Toggle the Master button so it’s not highlighted, and the block diagram is replaced by a waveform view for whichever IR you select. In this view, a slider lets you proportionally adjust the reverb time for all the reverbs as a group: from half to double their original lengths. In both the waveform and Master views, separate meters show L/R input and output levels for the plug-in and include temporary-hold clipping indicators.
Master View’s Effects
The configuration of the signal chain for REmatrix’s effects blocks is fixed and can’t be altered. All IRs that are active in the current preset are summed and then sent first to a modulation effect, which at extreme settings can produce chorusing. The modulator feeds an HPF and algorithmic reverb, in that order, in a parallel circuit; controls allow you to adjust the length of the algorithmic reverb’s tail, the geometry of its virtual space, and its timbre and output level. In a second parallel path fed by the modulator, a stereo delay can be set to different times in left and right channels, filtered with an HPF and LPF, and regenerated (fed back on itself). Unfortunately, only the left channel’s delay time can be synched to the host’s tempo; you must manually set the right channel’s delay time by applying to it an offset (in milliseconds) to the left channel’s delay time. Both the stereo delay and algorithmic reverb are disabled when an IR is soloed, a good thing.
The modulator, algorithmic reverb and delay’s outputs are summed and sent on to a drive processor, which adds harmonics to the signal. The drive processor’s output serially feeds a compressor with attack, release, sustain and output-level controls; the sustain control simultaneously lowers the compressor’s threshold, increases the ratio and applies makeup gain. The compressor’s output serially feeds a 2-band parametric equalizer that, like the parametric equalizers that serve individual IRs, can also provide shelving, and highpass and lowpass filtering.
In the bottom-right corner of the GUI, separate faders control the plug-in’s output levels for dry and wet signals; these signals can be independently muted and panned in the stereo field. A preference setting locks the dry and wet levels and mute settings when you load presets; that’s particularly useful when feeding REmatrix via sends for tracks, in which setup you’d always want to audition 100-percent wet signal.
The GUI is fast and easy to navigate after you spend about an hour learning it. Online documentation and a contextual-help function bring you up to speed with REmatrix’s finer points of operation.
Give Me Space
REmatrix offers a large variety of IRs, many of which sound great. The only IRs I was consistently unimpressed with were those for the Special slot; they comprise many highly effected reverbs, some resonating at distinct pitches and others creating strong echo patterns or bubbly or flanging sounds.
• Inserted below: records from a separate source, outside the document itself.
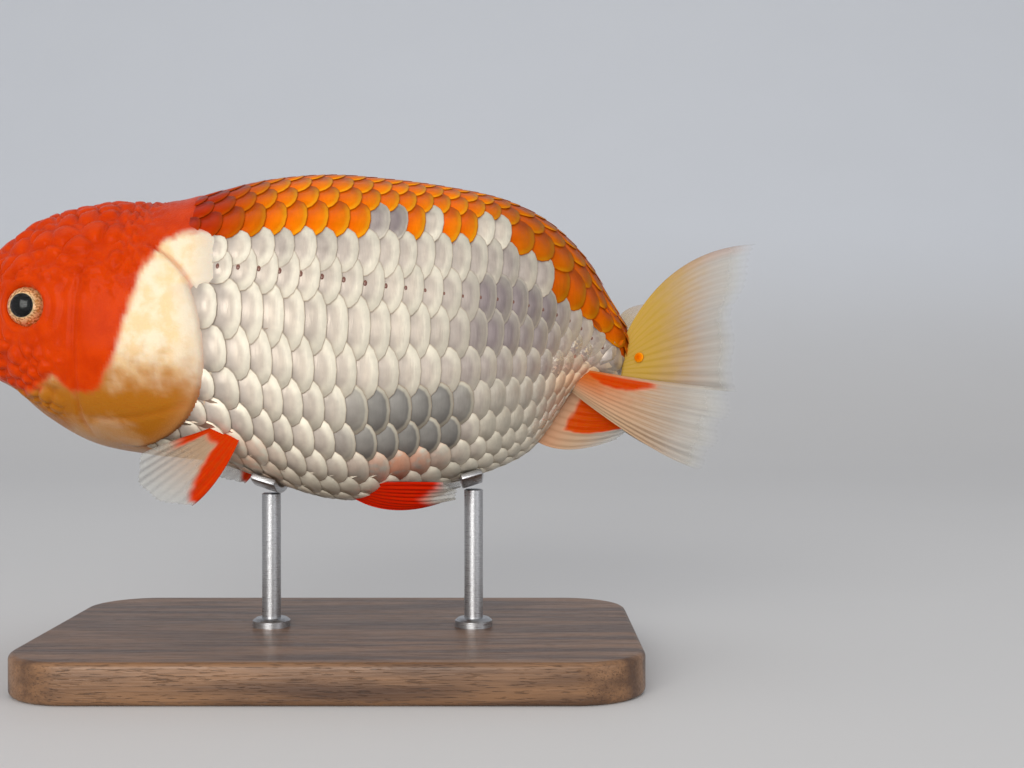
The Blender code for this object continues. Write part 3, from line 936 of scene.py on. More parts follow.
@dataclass(frozen=True)
class StageFinish(Finish):
    """Plain pale floor and backdrop."""

    NAME = "stage"
    SETTINGS = {Shader.ROUGHNESS: 0.7, Shader.SPECULAR: 0.2}

    floor: Color = (0.61, 0.60, 0.595)
    backdrop: Color = (0.73, 0.75, 0.79)
    blend_height: float = 200.0

    def dress(self, bench: NodeBench) -> None:
        """Lay the nodes: the floor's tone passes into the backdrop's as it rises.

        Args:
            bench: The node tree.
        """
        height = bench.add("SeparateXYZ", "Z", {0: bench.place()})
        color = bench.mix(bench.between(height, 0.0, self.blend_height), self.floor, self.backdrop)
        cloud = bench.between(bench.noise(0.01, 2.0), 0.0, 1.0, 0.99, 1.01)
        bench.shade("Base Color", bench.dim(color, cloud))


# ---------------------------------------------------------------------------------- skin


@dataclass
class Skin:
    """The one skin over all the flesh, with the relief of the head."""

    form: BodyForm
    cover: GillCover
    markings: Markings
    finish: Finish
    rings: int = 250
    coat_depth: float = 0.55
    eye_opening: float = 3.6
    wen_size: float = 2.3
    wen_growth: float = 1.3
    wen_height: float = 1.1
    mouth_half_width: float = 6.4
    mouth_z: float = 26.6
    plate_height: float = 0.75
    groove_depth: float = 0.45
    pole_weld: float = 0.002

    # columns between two stations, from the dense head to the trunk under its scales
    COLUMNS = ((0.0, 1.0, 26), (1.0, 3.0, 44), (3.0, 7.6, 96), (7.6, 17.0, 64))
    # x, z and radius of a nostril's two openings
    NOSTRILS = ((5.3, 37.6, 0.8), (6.9, 38.6, 0.65))

    REPLACED = (
        "head",
        "hood",
        "lower_jaw",
        "cheek_left",
        "cheek_right",
        "gill_cover_left",
        "gill_cover_right",
        "shoulder",
        "trunk_front",
        "trunk_rear",
        "tail_stalk",
    )

    def stations(self) -> np.ndarray:
        """Places of the columns along the body."""
        parts = [np.linspace(start, end, count, endpoint=False) for start, end, count in self.COLUMNS]
        return np.append(np.concatenate(parts), self.form.END)

    def wen(self, points: np.ndarray, s: np.ndarray, turn: np.ndarray) -> tuple[np.ndarray, np.ndarray]:
        """Height of the hood's rounded lumps.

        Args:
            points: Places in the fish's measures.
            s: Their stations.
            turn: Their angles.

        Returns:
            Millimetres above the smooth form, and how deep between the lumps each point is.
        """
        away = np.abs(turn)
        crown = smooth_step(s, 0.9, 2.4) * smooth_step(s, 6.7, 5.6) * smooth_step(away, 1.45, 1.0)
        cheek = smooth_step(s, 2.0, 3.0) * smooth_step(s, 5.0, 4.2)
        cheek *= smooth_step(away, 1.5, 1.8) * smooth_step(away, 2.6, 2.2)
        snout = bell(s, 1.6, 0.7) * smooth_step(away, 1.9, 1.3)
        mask = np.maximum(np.maximum(crown, 0.85 * cheek), 0.6 * snout)
        lumps = np.zeros(len(points))
        valleys = np.zeros(len(points))
        for index in np.flatnonzero(mask > 0.01):
            place = Vector(points[index])
            size = self.wen_size + self.wen_growth * crown[index]
            near = noise.voronoi(place / size)[0]
            fine = noise.voronoi(place / (0.45 * size) + Vector((7.1, 3.3, 5.2)))[0]
            berry = math.sqrt(max(0.0, 1.0 - (near[0] / 0.85) ** 2)) * min(1.0, 4.0 * (near[1] - near[0]))
            lumps[index] = berry + 0.2 * math.sqrt(max(0.0, 1.0 - fine[0] ** 2))
            valleys[index] = max(0.0, 1.0 - 5.0 * (near[1] - near[0]))
        return mask * (0.1 + self.wen_height * lumps), mask * valleys

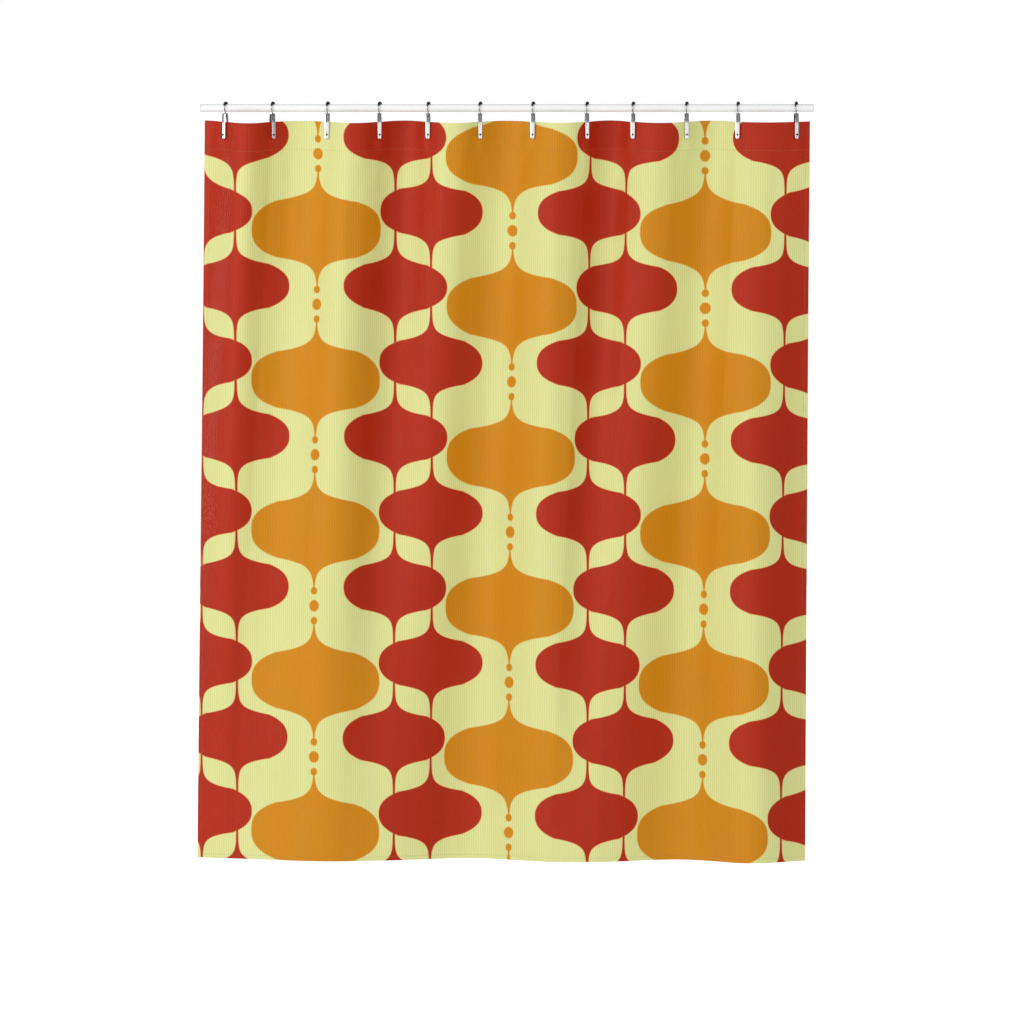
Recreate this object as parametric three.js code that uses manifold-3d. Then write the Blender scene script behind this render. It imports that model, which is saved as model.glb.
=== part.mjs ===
// Shower curtain hung on its rod: printed cloth panel with hems, twelve rod hooks, rod tube and end plugs.
// Millimetres, +Z up. The origin is on the axis of the rod, halfway along it. The front faces -Y.

import * as THREE from 'three';
import { mergeVertices } from 'three/addons/utils/BufferGeometryUtils.js';
import Module from 'manifold-3d';

const wasm = await Module();
wasm.setup();

// ---- Driving dimensions ----

const clearance = 0.4; // gap between pieces that touch
const throughCut = 10; // how far a cutter runs past what it cuts

// Rod
const rodDiameter = 19;
const rodWall = 1.2;
const rodOverrun = 9; // rod showing beyond each side of the curtain
const rodSides = 32;

// End plugs of the rod
const plugFlange = 2;
const plugSpigotLength = 24;

// Cloth
const clothWidth = 1803; // flat width before gathering
const clothLength = 1880;
const clothThickness = 1;
const topEdgeBelowRod = 26.5; // from the underside of the rod to the top edge of the cloth
const headerHemDepth = 72;
const sideHemWidth = 12;
const bottomHemDepth = 10;

// Hooks and the buttonholes they pass through
const hookCount = 12;
const holeMargin = 65; // flat distance from a side edge to the first buttonhole
const gatherRatio = 0.866; // hook spacing on the rod over buttonhole spacing in the cloth
const leftOverhang = 55; // cloth beyond the first hook
const rightOverhang = 36; // cloth beyond the last hook
const gapUnevenness = [-0.09, 0.06, 0, -0.06, 0, 0.02, 0.04, -0.11, 0.03, -0.01, 0.12];
const holeBelowTopEdge = 33;
const hangForward = 6; // the hooks carry the cloth this far in front of the rod axis
const steepestFold = 1.4; // rise over run that a fold could reach beside a hook

// Broad folds at the hem: [share of the hung width, how far forward]
const hemFolds = [[0, -58], [0.1, 2], [0.22, 44], [0.44, -52], [0.63, 40], [0.79, -12], [0.92, 58], [1, -34]];
const hemFoldShare = 0.8; // how far the top folds have turned into the broad ones at the hem
const sideDrift = 15; // the cloth hangs this far to the left at its hem
const columnsPerGap = 7;
const bodyRows = 4;

// Wire hook
const wireDiameter = 3;
const sleeveDiameter = 6.6;
const sleeveStart = -38; // degrees from straight up, towards the back
const sleeveEnd = 58;
const sleeveSteps = 4;
const wireTail = -102; // end of the wire behind the rod
const wireLeave = 118; // where the wire leaves its round bend in front of the rod
const wireYaw = -14; // degrees, the hook stands a little askew on the rod
const wireSides = 6;
const wireSteps = 15; // sections along the wire
const wireBendPoints = 9; // of them, points that guide its round bend
const stemLean = 0.4; // the wire is still this far forward where it straightens into its stem
const stemHeadDiameter = 7;
const stemHeadThickness = 1.5;

// Link: a flat strip folded into an upside-down U over the top of the cloth
const linkHeight = 66;
const linkDepth = 16;
const linkWidth = 10;
const stripThickness = 1.5;
const linkBelowRod = 4.5;
const linkCorner = 3;
const linkEndRound = 4;
const linkCornerSteps = 2;
const linkYaws = [-32, 32, -8, 8, -6, 6, -8, 8, -8, 6, -12, 14]; // degrees, how each link has turned

// Pin through the buttonhole
const pinDiameter = 3.6;
const pinHeadDiameter = 5.2;
const pinHeadThickness = 1;
const pinSides = 8;
const buttonholeWidth = 9;
const buttonholeHeight = 12;

// ---- Sizes that follow from the driving dimensions ----

const rodRadius = rodDiameter / 2;
const wireRadius = wireDiameter / 2;
const holePitch = (clothWidth - 2 * holeMargin) / (hookCount - 1);
const hookPitch = holePitch * gatherRatio;
const hookOffsets = cumulativeGaps();
const hungWidth = leftOverhang + hookOffsets[hookCount - 1] + rightOverhang;
const rodLength = hungWidth + 2 * rodOverrun;
const clothLeft = -hungWidth / 2;
const hookPlaces = hookOffsets.map((offset) => clothLeft + leftOverhang + offset);
const clothTop = -rodRadius - topEdgeBelowRod;
const pinHeight = clothTop - holeBelowTopEdge;
const clothPlane = -hangForward;
const wireBend = rodRadius + clearance + sleeveDiameter / 2;
const linkTop = -rodRadius - linkBelowRod;
const hemStack = 1.5 * clothThickness + 2 * clearance;
const linkRoom = linkDepth / 2 - stripThickness - hemStack;
const linkReach = 0.75 * linkWidth; // cloth this near a hook lies between the legs of its link
const linkEasing = THREE.MathUtils.clamp(1 - linkRoom / (steepestFold * linkReach), 0, 1);

function cumulativeGaps() {
  const offsets = [0];
  for (let i = 0; i < hookCount - 1; i += 1) {
    offsets.push(offsets[i] + hookPitch * (1 + gapUnevenness[i]));
  }
  return offsets;
}

// ---- Materials ----

const printedCloth = () => new THREE.MeshStandardMaterial({ color: 0xe3df9c, roughness: 0.75, metalness: 0 });
const whiteEnamel = () => new THREE.MeshStandardMaterial({ color: 0xf4f4f2, roughness: 0.35, metalness: 0 });
const whitePlastic = () => new THREE.MeshStandardMaterial({ color: 0xeeeeec, roughness: 0.5, metalness: 0 });
const chrome = () => new THREE.MeshStandardMaterial({ color: 0xd2d4d8, roughness: 0.12, metalness: 1 });
const darkRubber = () => new THREE.MeshStandardMaterial({ color: 0x26282c, roughness: 0.5, metalness: 0 });

// ---- Solids and booleans ----

function toSolid(geometry) {
  const bare = geometry.clone();
  bare.deleteAttribute('normal');
  bare.deleteAttribute('uv');
  const merged = mergeVertices(bare, 1e-4);
  const mesh = new wasm.Mesh({
    numProp: 3,
    vertProperties: new Float32Array(merged.attributes.position.array),
    triVerts: new Uint32Array(merged.index.array),
  });
  return new wasm.Manifold(mesh);
}

function toGeometry(solid) {
  const mesh = solid.getMesh();
  const geometry = new THREE.BufferGeometry();
  geometry.setAttribute('position', new THREE.BufferAttribute(new Float32Array(mesh.vertProperties), 3));
  geometry.setIndex(new THREE.BufferAttribute(new Uint32Array(mesh.triVerts), 1));
  geometry.computeVertexNormals();
  return geometry;
}

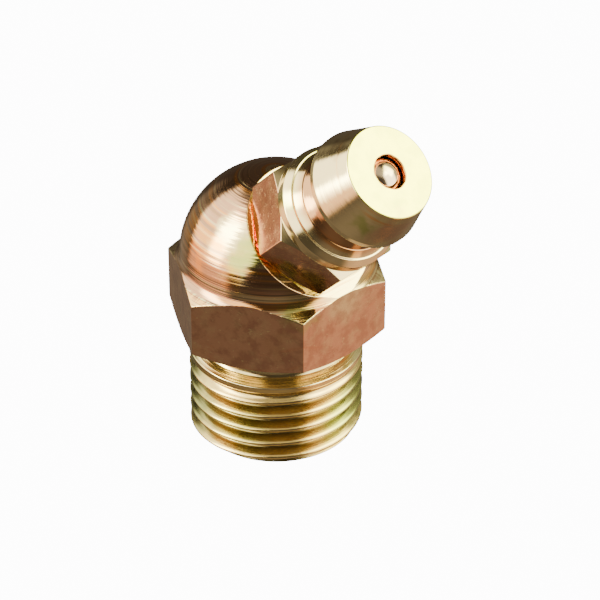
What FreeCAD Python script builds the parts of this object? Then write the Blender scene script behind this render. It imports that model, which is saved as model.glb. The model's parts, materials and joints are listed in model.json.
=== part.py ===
import FreeCAD, Part
import math
import os

# 45 degree grease nipple: an elbow body with a G 1/8 thread, and a small straight nipple
# screwed into the slanted face of its dome.
#
# Frame: the origin is the centre of the thread's end face, +Z runs up the thread axis and
# the nipple leans towards +X in the XZ plane. All lengths are in millimetres.
# The screwed-in nipple and its valve are drawn upright in a frame of their own, with the
# elbow point at z = 0 and the tip upwards, and seat_upright() leans them into place.

Vec = FreeCAD.Vector
UP = Vec(0, 0, 1)
LEAN_AXIS = Vec(0, 1, 0)

# --- screw-in end of the body -------------------------------------------------------
THREAD_MAJOR_D = 9.728        # G 1/8, modelled as its major diameter
THREAD_LENGTH = 5.72          # end face to the undercut
END_FACE_D = 8.4              # what the end chamfer leaves of the end face
END_CHAMFER_HEIGHT = 0.45
RUN_OUT_HEIGHT = 0.35         # slope from the thread down into the undercut
UNDERCUT_D = 8.4
UNDERCUT_WIDTH = 0.98

# --- spanner hexagon of the body ----------------------------------------------------
HEX_FLATS = 10.84
HEX_HEIGHT = 4.18
HEX_CHAMFER_ANGLE = 31.0      # of the upper chamfer, from the horizontal
HEX_RING_D = 10.66            # where the upper chamfer starts
HEX_UNDER_CHAMFER_ANGLE = 26.0
HEX_UNDER_RING_D = 10.2       # where the lower chamfer starts
HEX_FIRST_CORNER = 30         # from +X, so that two flats face along X

# --- dome and its slanted spot face -------------------------------------------------
DOME_D = 10.62
DOME_RISE = 0.17              # ball centre above the hexagon
DOME_FOOT_FILLET = 0.3
LEAN_ANGLE = 45.0
ELBOW_RISE = 0.35             # elbow point, where the two axes meet, above the hexagon
SPOT_FACE_DISTANCE = 3.58     # from the elbow point, along the nipple

# --- passages in the body -----------------------------------------------------------
GREASE_BORE_D = 3.5
GREASE_BORE_COUNTERSINK = 0.3
GREASE_BORE_BREAKTHROUGH = 1.0  # past the elbow point, to open fully into the socket
DRILL_POINT_ANGLE = 118.0
SOCKET_MOUTH_COUNTERSINK = 0.2
SOCKET_END_GAP = 0.3          # between the nipple's end and the socket's floor

# --- screwed-in nipple --------------------------------------------------------------
NIPPLE_REACH = 8.47           # spot face to tip
HEAD_FACE_D = 5.08
HEAD_D = 6.44
HEAD_TAPER_LENGTH = 2.3
HEAD_LAND_LENGTH = 0.32
HEAD_BACK_LENGTH = 0.5
NECK_D = 4.9
NECK_LENGTH = 0.3
COLLAR_SHOULDER_LENGTH = 0.4
COLLAR_FRONT_D = 6.3
COLLAR_TAPER_LENGTH = 0.5
COLLAR_D = 6.86
NIPPLE_HEX_FLATS = 6.75
NIPPLE_HEX_HEIGHT = 2.85
NIPPLE_HEX_CHAMFER_ANGLE = 30.0
NIPPLE_HEX_FOOT_D = 6.5       # what the lower chamfer leaves to sit on the spot face
NIPPLE_HEX_TURN = 3.0         # where the last turn of the screw left the hexagon
STUB_D = 5.35                 # M6, modelled as its pitch diameter
STUB_LENGTH = 3.38
STUB_CHAMFER = 0.5
STUB_CLEARANCE = 0.03         # on the radius, in the body's socket

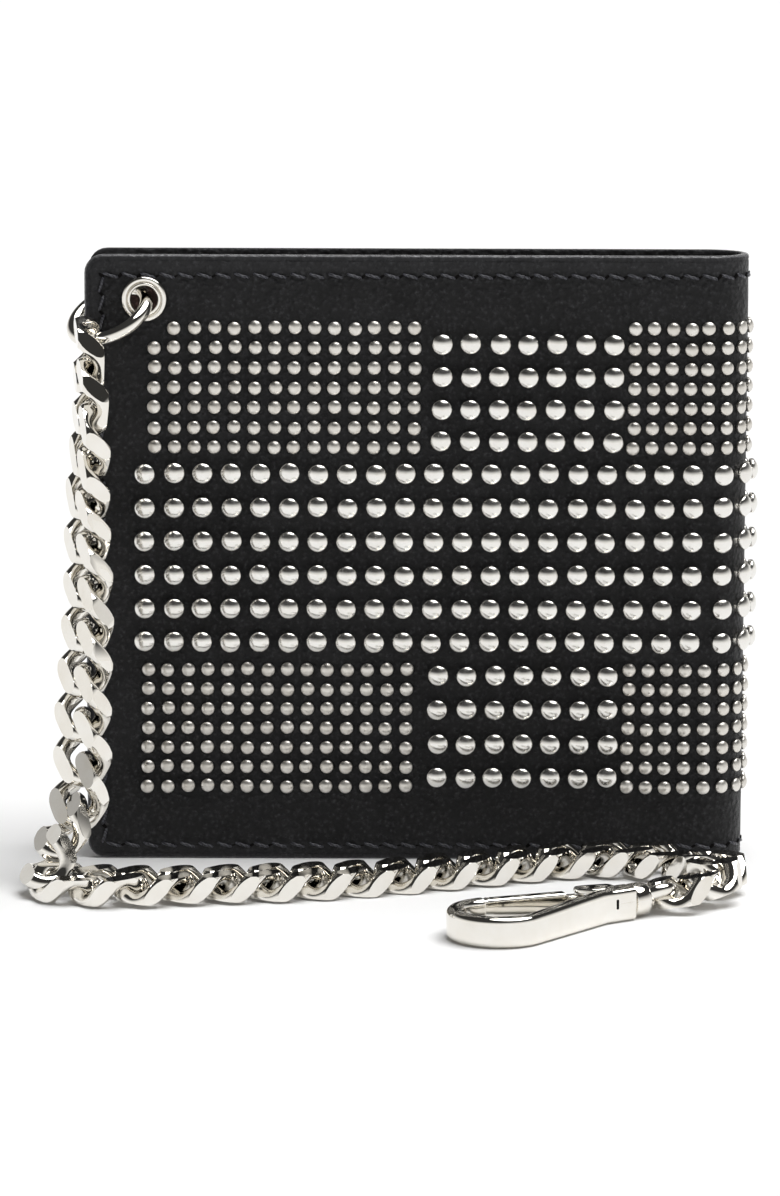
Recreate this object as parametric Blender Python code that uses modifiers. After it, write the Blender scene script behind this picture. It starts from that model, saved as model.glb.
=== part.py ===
"""Chain wallet: a studded bifold with an eyelet, a curb chain and a snap hook.

The closed wallet stands on its bottom edges. X runs from the open edges to the
spine, Y from the front cover to the back cover, and Z up. The origin is under
the middle of the wallet. Lengths below are in metres, through MM.
"""

import math

import bmesh
import bpy
import numpy as np
from mathutils import Matrix, Vector

MM = 0.001
GAP = 0.3 * MM

# Wallet, closed.
WIDTH = 110 * MM
HEIGHT = 101.5 * MM
HALF_THICKNESS = 7 * MM
CORNER = 4 * MM
COVER = 1.4 * MM
LARGE_STUD_HEIGHT = 1.4 * MM
SMALL_STUD_HEIGHT = 0.8 * MM
STUD_BASE_GAP = 0.05 * MM

# The studs stand out of the spine, so the leather sits half their height to the left.
OPEN_EDGE = -(WIDTH + LARGE_STUD_HEIGHT) / 2
SPINE_TOP = OPEN_EDGE + WIDTH
TANGENT = SPINE_TOP - HALF_THICKNESS
# A half round spine of this radius opens flat about two axes that lie this far past its tangents.
PIVOT_OFFSET = (math.pi / 2 - 1) * HALF_THICKNESS

# Inner layers of one half: thickness, depth of the outer face below the cover's outer face.
LINING = (0.4 * MM, 1.7 * MM)
DIVIDER = (0.6 * MM, 3.1 * MM)
POCKETS = (
    ("upper", 0.5 * MM, 4.0 * MM, 88 * MM),
    ("middle", 0.5 * MM, 4.8 * MM, 76 * MM),
    ("lower", 0.5 * MM, 5.6 * MM, 64 * MM),
)
INNER_MARGIN = 1.2 * MM
POCKET_MARGIN = 3 * MM
POCKET_BASE = 4 * MM

# Stud fields: heights of the large band and of the whole field, and the upright large band.
FIELD_LOW = 10.4 * MM
FIELD_HIGH = 90.2 * MM
BAND_LOW = 32.9 * MM
BAND_HIGH = 67.3 * MM
COLUMN_LEFT = 2.1 * MM
COLUMN_RIGHT = 35.4 * MM
FIELD_LEFT = -46.9 * MM
SMALL_FIELD_LEFT = -44.9 * MM

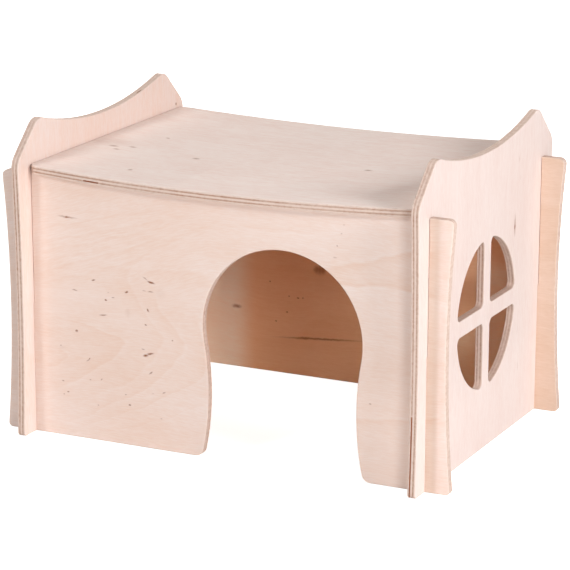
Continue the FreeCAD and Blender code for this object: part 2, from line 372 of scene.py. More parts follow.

The only bug I encountered was that mute buttons sometimes stayed lit after unmuting a slot (Overloud is correcting this in a future update). I liked that I could temporarily bypass all Master effects and they would remain bypassed while I auditioned each IR in turn—a good starting point for rolling my own presets..
On a rock mix, I sent the snare drum to REmatrix and recalled a short, dark, quasi-gated plate IR, to which I gave the maximum stereo spread. I added an IR for a small room, giving it a narrower spread and severely boosting shelving EQ above 2.44 kHz in the room’s Extended Controls panel. The room’s reverb time was a half-second longer than the plate’s. The combined effect was a bright ’verb with ostensible heavy low-frequency damping—the plate’s dark tail was first to die off—starting out wide and then collapsing on itself. To this mix, I added a medium-length, highly diffuse algorithmic reverb for added density. Switching in the compressor—with high sustain setting—made the reverb explode. Adding moderate drive processing to the mix created just enough distortion to push the sound over the top. The resulting sound was phenomenal.
Because REmatrix doesn’t provide damping controls, I found it a little difficult to perfectly meld a hall IR’s reverb tail with a lead vocal on a haunting ballad. And as REmatrix couldn’t sync the hall’s predelay time to my DAW’s tempo, I had to calculate and set a 32nd-note predelay manually. That accomplished, I was well on my way to creating a beautiful effect. I added tightly spaced, lowpass-filtered early reflections and mild chorusing for a rich stereo ADT effect. At the end of the effects chain, I dialed in a quiet, regenerated stereo delay, attenuating the echoes’ extreme highs and lows. The end result was a big vocal sprinkled with a shadowy, rolling reverb that sounded wonderfully ghostly.
The Big Picture
REmatrix is a great tool for building super-thick, multi-layered reverbs and complex ambience effects. It doesn’t replace a full-featured algorithmic reverb; the ability to artificially edit room size, ER spacing, diffusion and other parameters makes an algorithmic ’verb more adaptable than an IR. But REmatrix does way more than generate a single reverb. It produces outstanding, composite effects my algorithmic reverbs—and other convolution reverbs, for that matter—cannot. It’s a unique product in a me-too market. I like that!
To make a vocal track sound bigger without washing it in reverb, add a little Early IR to the wet mix. If the effect sounds too ambient, narrow the IR’s stereo spread in its Extended Controls panel to 0% or lower setting. Adding some Drive effect—with 30% to 40% drive setting—will make the vocal sound bigger still.
COMPANIES: Overloud and MoReVoX
PRICE: $ 359
PROS: Unique. Includes many great-sounding IRs and complementary effects. Well-designed GUI.
CONS: No damping controls. Can’t sync IRs’ predelay times or stereo delay’s right-channel delay time to host’s tempo.